Higher Education Leaders Pursue 65 Percent Goal


OACOMA, S.D. – Leaders of public, private, and tribal colleges and universities, technical institutes, and state education and labor agencies will meet Tuesday in Oacoma to discuss strategies to advance South Dakota’s educational attainment.


Multiple agencies and institutions have signed on to a statewide attainment goal of 65 percent of South Dakota citizens, ages 25 to 34, holding some type of postsecondary credential by 2025. The goal addresses a full range of educational attainment from technical certificates and apprenticeships to associate, bachelor, and graduate degrees.
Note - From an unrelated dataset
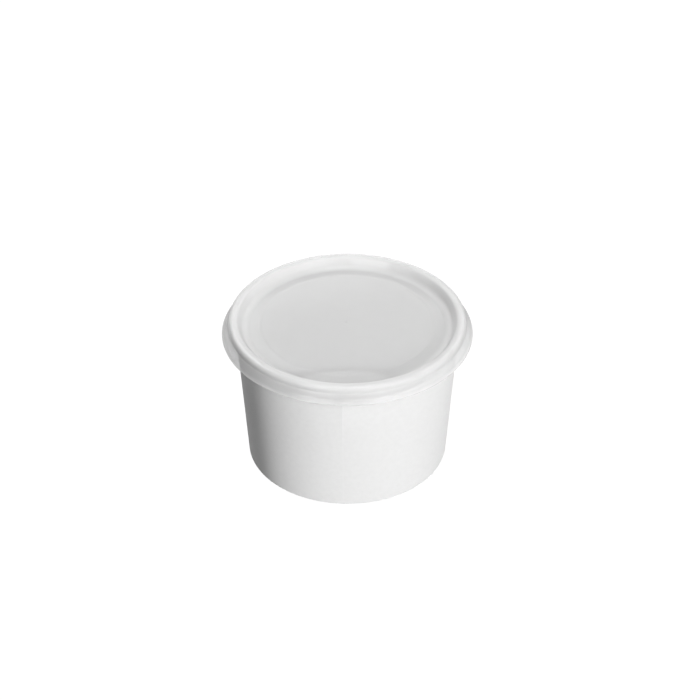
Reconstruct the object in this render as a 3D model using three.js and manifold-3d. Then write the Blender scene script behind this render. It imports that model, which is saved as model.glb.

“It is important that all the stakeholders engaged in this work come together to discuss policies and practices for meeting a statewide attainment goal,” said Mike Rush, executive director and CEO of the South Dakota Board of Regents. “All of us have set our sights on a goal to educate more South Dakotans to higher levels for a knowledge- and service-based economy.”


Invited to the April 10 convening at Arrowwood Resort at Cedar Shore are presidents and key personnel from public universities, technical institutes, private and tribal institutions; representatives from the Board of Regents and Board of Technical Education; tribal higher education department leads; and staff from the South Dakota departments of Education and Labor & Regulation.


Sessions will focus on efforts to increase postsecondary access, engage adults who are ready for higher education, provide credit for apprenticeship and life experiences, and other strategies that will contribute to the state’s 65 percent attainment goal.


The convening begins at 9:30 a.m. (CDT) April 10. Presenters include higher education and workforce development experts representing the Georgetown Center on Education and the Workforce, Indiana Commission for Higher Education, South Dakota Board of Regents, and the Lumina Foundation.